You hit the nail on the head: the OM2Ps are single-stream 2.4GHz-only APs and not recommended for a busy hotel environment.
 

80211WiGuy

Occasional Visitor
Has anyone tested/experienced how these SMB APs stand up to client density? I work with enterprise Cisco/Aruba/Ruckus APs mostly, and they all preach that they handle client density much better than other APs of similar specs. I'm just curious if anyone can attest to this as there doesn't seem to be much in the way of independent analysis/reports out there.
 

80211WiGuy

Occasional Visitor
Not straightforward to do to get meaningful results.
What client mix? What loads? What signal levels?
It's definitely a challenge, that's for sure. Maybe start with what we would expect to be a classroom scenario. 30 Smartphones (15 Android, 15 Apple), 30 laptops (15 Apple, 15 Dell?). How to tie them all together to coordinate different application scenarios, I have no idea. Probably one of the most difficult tests to lab up for sure, but also one of the most meaningful for busy wifi environments...
 

thiggins

Mr. Easy
Staff member
Maybe start with what we would expect to be a classroom scenario. 30 Smartphones (15 Android, 15 Apple), 30 laptops (15 Apple, 15 Dell?).
Would be interesting. But it's beyond the scope of what we can afford to do.
 

80211WiGuy

Occasional Visitor
Yah. That was a hell of a lot of work and an excellent job.

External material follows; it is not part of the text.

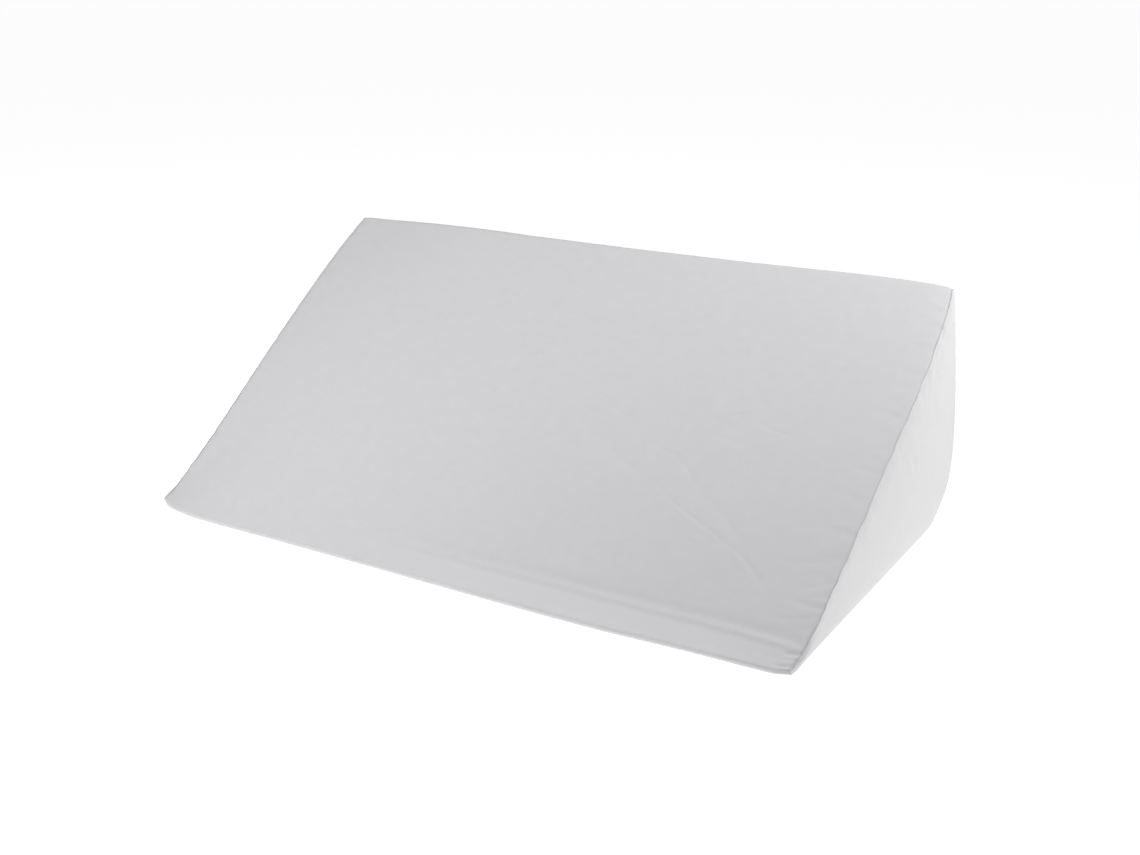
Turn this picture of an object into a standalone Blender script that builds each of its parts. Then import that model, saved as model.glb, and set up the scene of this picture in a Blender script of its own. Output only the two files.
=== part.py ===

The only more recent one I could find wasn't a shoot-out, but an Aerohive evaluation with 250 iPads.

Thanks for this. I had a read through but they didn't seem to provide much in the way of raw data.

I found another with lots of data and claiming neutrality but I suspect they may have compared a higher grade of AP to lower grades from other vendors to work in their favour.

http://ruckus-www.s3.amazonaws.com/pdf/other/wifi-vendor-video-stress-test.pdf

Regardless, I love the testing methodology though I would have prefered some higher bitrate video streams... 1.6Mbps is pretty low by most people's standards.